Robert Halver ist Leiter der Kapitalmarktanalyse bei der Baader Bank AG. Bereits seit 2012 berichtet er auf FMM-Magazin.de über die Geschehnisse an den Börsen. Baader betreut an den Börsenplätzen Frankfurt, München, Stuttgart, Düsseldorf und Berlin u.a. den Handel mit Aktien, Anleihen, Derivaten und Fonds.
Seit der Finanzkrise 2008 wurden nicht weniger, sondern deutlich mehr Schulden angehäuft. So hat US-Präsident Obama in seiner achtjährigen Amtszeit die US-Staatsverschuldung verdoppelt. Und niemand erwartet, dass Trump mit Blick auf seine Wirtschaftspolitik zum „Staatsschuldenheiligen“ wird. Ebenso frönt die US-Privatwirtschaft nach einer Beruhigung im Zuge der Finanzkrise wieder dem Schuldenschlendrian. Die günstigen Kreditzinsen treiben die amerikanischen Konsumenten förmlich in die Verschuldung.
Auch in der Eurozone ist die Verschuldung auf dem Vormarsch.
Die Neuverschuldung in der Eurozone ist auch zur Sanierung von Banken notwendig, s. Italien. Dies ist gemäß europäischer Bankenrichtlinie zwar verboten. Aber wie in Europa üblich gibt es auch hier keine Regel ohne Ausnahme. Das rechtliche Schlupfloch lautet: Vorsorgliche Kapitalerhöhung für im Prinzip solvente Institute, die nur für Stresssituationen zu wenig Kapital vorhalten. Wenn Banken also „solvent“ und damit nicht auf Verlustdeckung angewiesen sind, ist staatliche Alimentierung möglich. Wundert es da wirklich, dass die für die Bankenaufsicht zuständige EZB italienischen Banken - trotz teilweise gewaltiger notleidender Kredite - diesen Status bescheinigt?

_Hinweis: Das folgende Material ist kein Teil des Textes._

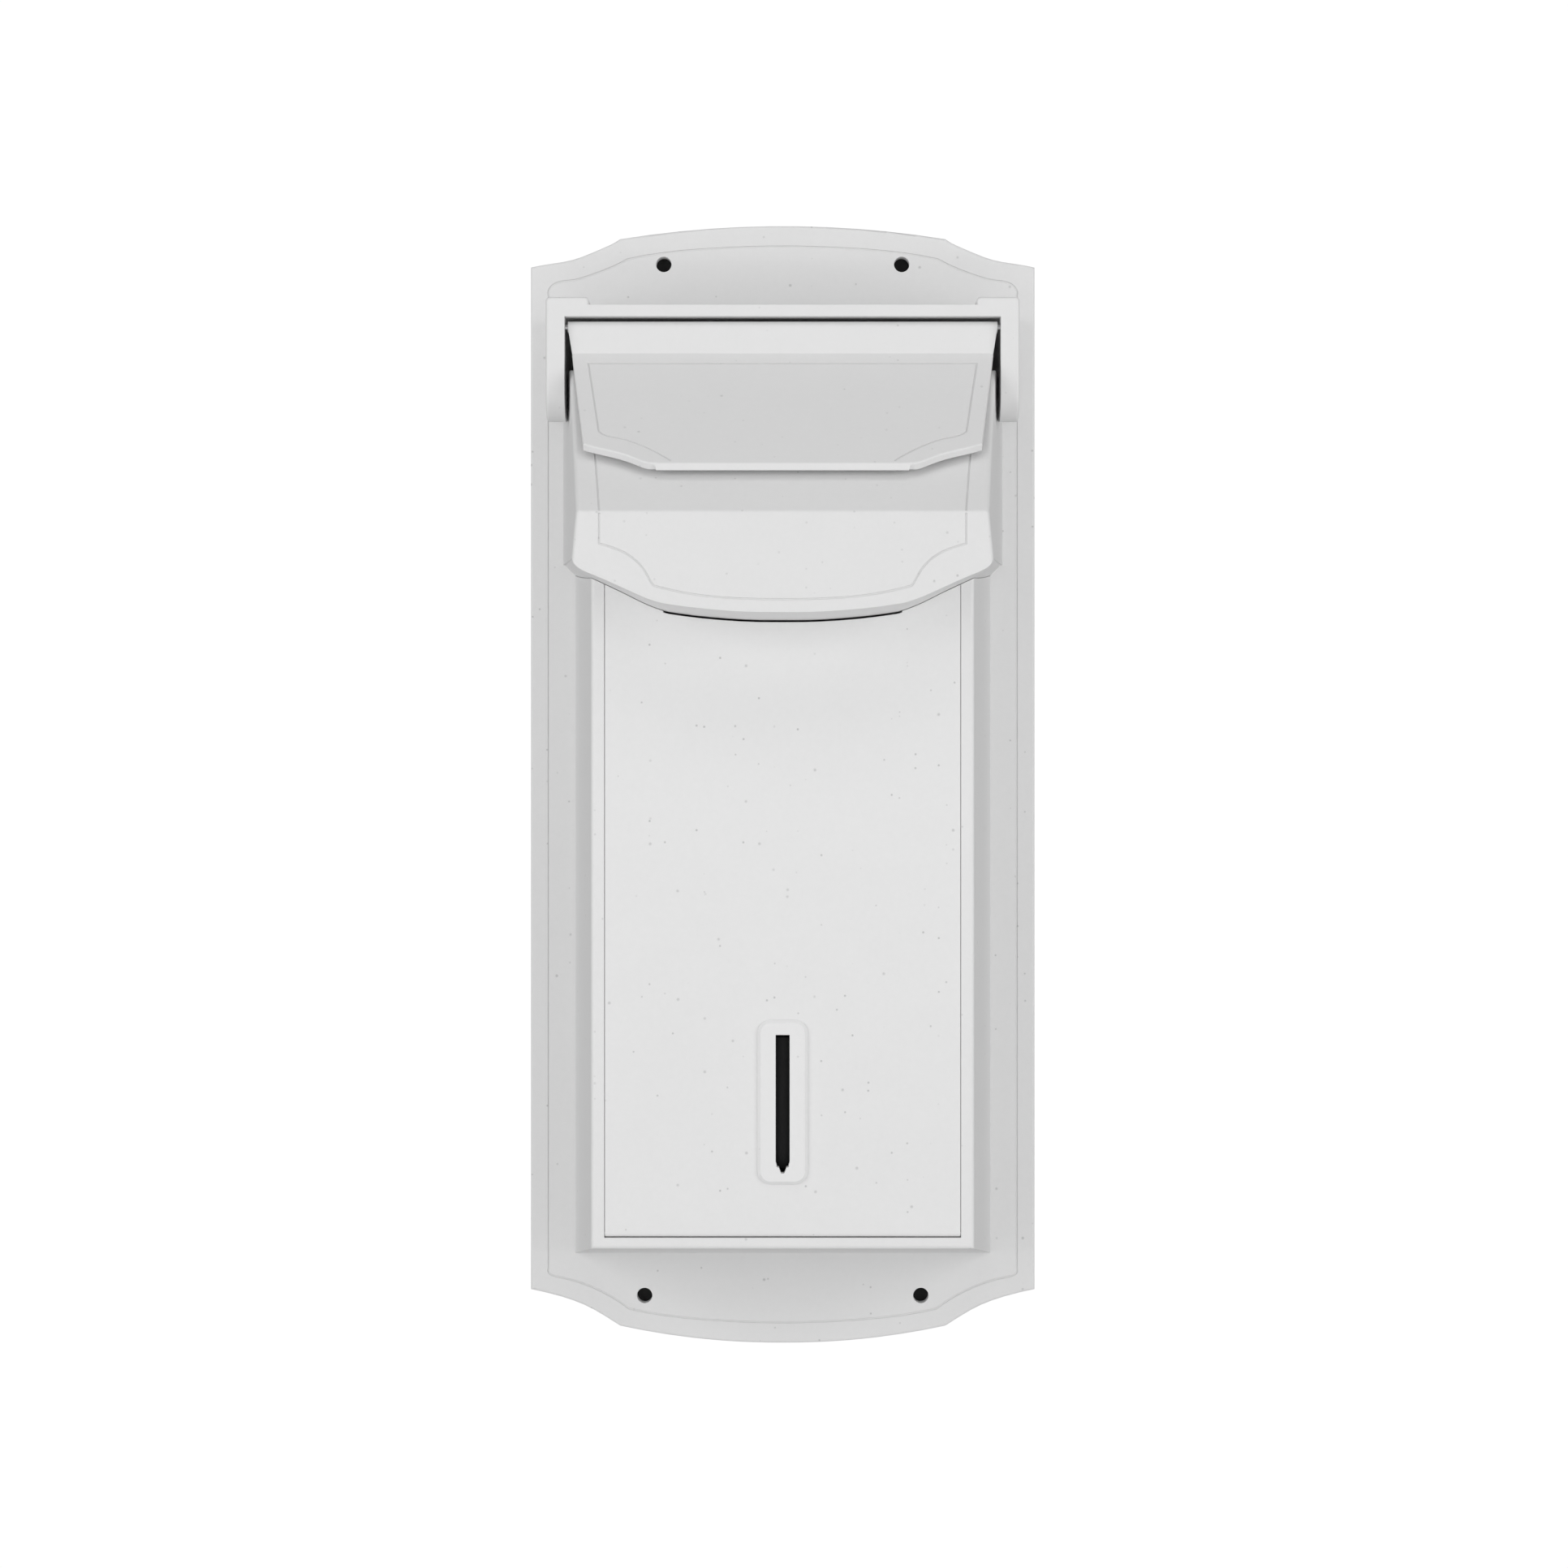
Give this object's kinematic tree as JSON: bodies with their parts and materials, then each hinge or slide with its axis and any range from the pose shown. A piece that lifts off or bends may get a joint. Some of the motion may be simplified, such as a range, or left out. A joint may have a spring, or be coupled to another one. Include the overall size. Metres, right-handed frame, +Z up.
{
  "type": "dog waste bin",
  "caption": "Wall-mounted dog waste bin with ornamental back plate, sloped hood with lifting deposit flap, tilt-out front door and a bag dispensing slot.",
  "frame": {"origin": "centre of the back plate's rear face, on the wall plane, half way up the plate", "axes": "+Z up, +Y into the wall, so the front faces -Y; +X to the right for someone facing the front"},
  "size_m": [0.3608, 0.235, 0.7999],
  "materials": {
    "white_plastic": "satin moulded",
    "grey_plastic": "moulded",
    "zinc_steel": "zinc plated",
    "stainless_steel": "ground",
    "nylon": "natural",
    "rubber": "moulded",
    "catch_plastic": "moulded",
    "bag_film": "rolled film",
    "cardboard": "spiral wound"
  },
  "bodies": {
    "housing": {"back_plate": "white_plastic", "body_shell": "white_plastic", "hood": "white_plastic", "rain_canopy": "white_plastic", "flap_pivot_pins": "stainless_steel", "flap_bumpers": "rubber", "deposit_chute": "grey_plastic", "inner_bin": "grey_plastic", "divider_shelf": "grey_plastic", "shelf_brackets": "zinc_steel", "shelf_bracket_screws": "zinc_steel", "shelf_screws": "zinc_steel", "door_hinge_pins": "stainless_steel", "magnetic_catches": "catch_plastic", "catch_screws": "zinc_steel", "housing_screws": "zinc_steel"},
    "flap": {"deposit_flap": "white_plastic", "flap_bushes": "nylon"},
    "door": {"front_door": "white_plastic", "bag_slot_bezel": "white_plastic", "bezel_screws": "zinc_steel", "dispenser_box": "grey_plastic", "dispenser_screws": "zinc_steel", "roll_spindle": "grey_plastic", "spindle_cap": "grey_plastic", "strike_plates": "zinc_steel", "strike_screws": "zinc_steel"},
    "roll": {"bag_roll": "bag_film", "roll_core": "cardboard"}
  },
  "joints": [
    {"name": "flap_hinge", "type": "hinge", "parent": "housing", "child": "flap", "pos_m": [0, -0.131, 0.3134], "axis": [-1, 0, 0], "range_deg": [0, 70]},
    {"name": "door_hinge", "type": "hinge", "parent": "housing", "child": "door", "pos_m": [0, -0.1775, -0.3021], "axis": [1, 0, 0], "range_deg": [0, 90]},
    {"name": "roll_spin", "type": "hinge", "parent": "door", "child": "roll", "pos_m": [0, -0.136, -0.215], "axis": [0, 0, 1], "continuous": true}
  ]
}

Selbst China ist längst kein finanzpolitischer Musterschüler mehr. Das Land ist insgesamt mit dem 2,6-fachen seiner Wirtschaftsleistung verschuldet. 2008 war es der Faktor 1,8. Insbesondere die Unternehmen haben ihre Verschuldung drastisch erhöht.
Weltweit nutzen Unternehmen die geldpolitisch künstlich gedrückten Zinsen zur Optimierung ihrer Bilanzen, ersetzen also teures Eigen- durch deutlich günstigeres Fremdkapital.

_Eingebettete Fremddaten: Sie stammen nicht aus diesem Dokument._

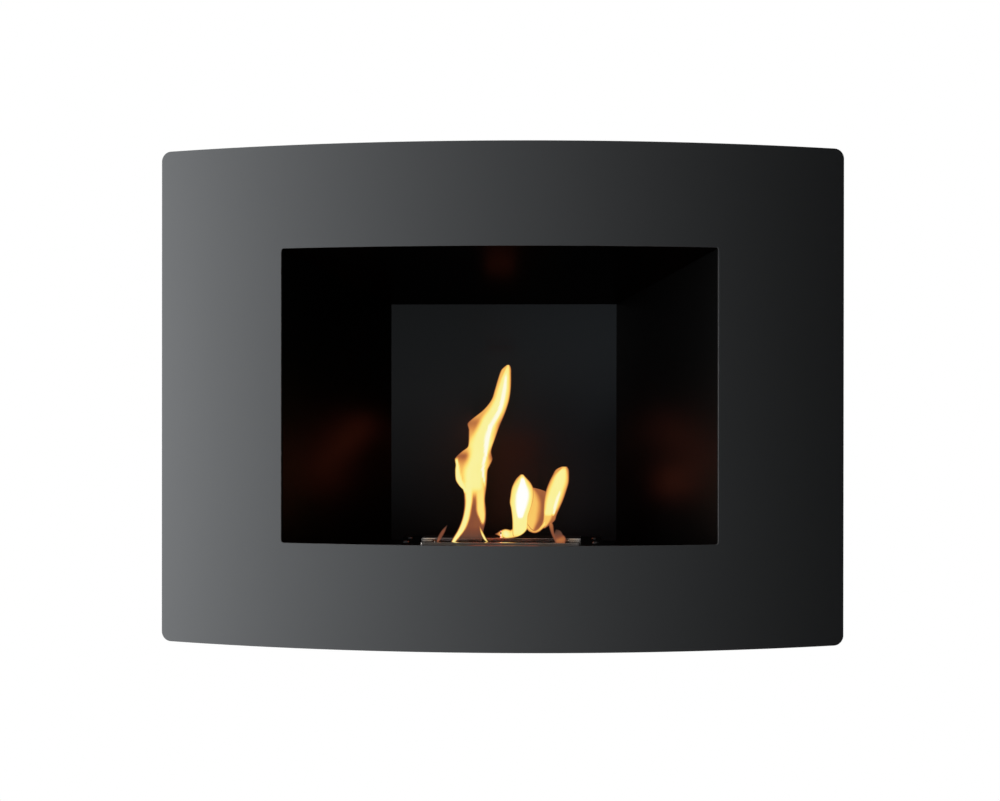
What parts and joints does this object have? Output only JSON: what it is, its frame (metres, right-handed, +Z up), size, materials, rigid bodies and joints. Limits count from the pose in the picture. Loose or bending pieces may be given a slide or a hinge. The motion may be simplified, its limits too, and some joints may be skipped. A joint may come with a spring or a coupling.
{
  "type": "wall-mounted fireplace",
  "caption": "Wall-mounted bioethanol fireplace with a curved steel front panel, a splayed firebox, a lift-out burner with a sliding regulator lid, and a wall rail it hangs on.",
  "frame": {"origin": "centre of the wall rail's rear face, which lies against the wall", "axes": "+X to the right seen from the front, +Y back into the wall, +Z up; the front panel faces -Y"},
  "size_m": [0.7, 0.2, 0.505],
  "materials": {
    "panel_paint": "satin graphite powder coat",
    "casing_paint": "fine-textured black powder coat",
    "firebox_paint": "satin heat-resistant black paint",
    "stainless": "brushed stainless steel",
    "zinc": "zinc plated",
    "blackened_steel": "blackened steel",
    "ceramic_wool": "matt fibre",
    "rubber": "matt"
  },
  "bodies": {
    "wall_rail": {"wall_rail": "zinc"},
    "fireplace": {"hanger_left": "zinc", "hanger_right": "zinc", "hanger_rivet_left_upper": "zinc", "hanger_rivet_left_lower": "zinc", "hanger_rivet_right_upper": "zinc", "hanger_rivet_right_lower": "zinc", "spacer_left": "rubber", "spacer_right": "rubber", "front_panel": "panel_paint", "panel_bracket_top_left": "casing_paint", "panel_bracket_top_right": "casing_paint", "panel_bracket_bottom_left": "casing_paint", "panel_bracket_bottom_right": "casing_paint", "panel_screw_top_left": "zinc", "panel_screw_top_right": "zinc", "panel_screw_bottom_left": "zinc", "panel_screw_bottom_right": "zinc", "casing_top": "casing_paint", "casing_bottom": "casing_paint", "casing_left": "casing_paint", "casing_right": "casing_paint", "casing_back": "casing_paint", "casing_rivet_top_left_front": "zinc", "casing_rivet_top_left_rear": "zinc", "casing_rivet_top_right_front": "zinc", "casing_rivet_top_right_rear": "zinc", "casing_rivet_bottom_left_front": "zinc", "casing_rivet_bottom_left_rear": "zinc", "casing_rivet_bottom_right_front": "zinc", "casing_rivet_bottom_right_rear": "zinc", "back_rivet_top_left": "zinc", "back_rivet_top_right": "zinc", "back_rivet_bottom_left": "zinc", "back_rivet_bottom_right": "zinc", "firebox_floor": "firebox_paint", "firebox_wall_left": "firebox_paint", "firebox_wall_right": "firebox_paint", "firebox_hood": "firebox_paint", "fireback": "firebox_paint", "shelf_screw_left_front": "zinc", "shelf_screw_left_rear": "zinc", "shelf_screw_right_front": "zinc", "shelf_screw_right_rear": "zinc", "burner_holder": "firebox_paint", "holder_screw_left_front": "blackened_steel", "holder_screw_left_rear": "blackened_steel", "holder_screw_right_front": "blackened_steel", "holder_screw_right_rear": "blackened_steel"},
    "burner": {"burner_tank": "stainless", "burner_plate": "stainless", "wool_pad": "ceramic_wool", "wool_screen": "stainless"},
    "regulator_lid": {"regulator_lid": "stainless", "lid_pin": "stainless"}
  },
  "joints": [
    {"name": "hang_lift", "type": "slide", "parent": "wall_rail", "child": "fireplace", "axis": [0, 0, 1], "range_m": [0, 0.016]},
    {"name": "burner_lift", "type": "slide", "parent": "fireplace", "child": "burner", "axis": [0, 0, 1], "range_m": [0, 0.07]},
    {"name": "lid_slide", "type": "slide", "parent": "burner", "child": "regulator_lid", "axis": [0, -1, 0], "range_m": [0, 0.03]}
  ]
}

Auch in der westlichen Welt - z.B. USA und Eurozone - zeigt das Verhältnis von Gesamtverschuldung zur Wirtschaftsleistung die Verschuldungsmisere überdeutlich.
Nicht zuletzt laden günstige Kreditzinsen zur hemmungslosen Spekulation an den Finanzmärkten ein. An Wall Street wurden für ca. 530 Mrd. Dollar Aktien über Wertpapierkredite gekauft. Dieses neue Allzeithoch liegt knapp 50 Prozent über dem Niveau unmittelbar vor dem Platzen der Immobilienblase 2008.
Wenn die Geldpolitik kurzfristig die Finanzwelt rettet, schafft sie längerfristig noch größere Probleme
Die Notenbanken stehen vor einem Dilemma. Nach der Immobilienkrise 2008 mussten massiv neue Staatsschulden den finalen Kollaps der Finanzwelt verhindern. Nur durch eine dramatische Zinssubventionierung der Geldpolitik konnte die reibungslose Schuldenfinanzierung gesichert werden. Diese planwirtschaftlich verordnete Zins-Happy Hour allerdings lädt zu einer reformlosen Wirtschafts- bei gleichzeitig laxer Schuldenpolitik ein, da beides nicht wie früher üblich wegen schlechter Bonität mit höheren Risikoaufschlägen bestraft, sondern mit verordneten niedrigen Renditen noch belohnt wird.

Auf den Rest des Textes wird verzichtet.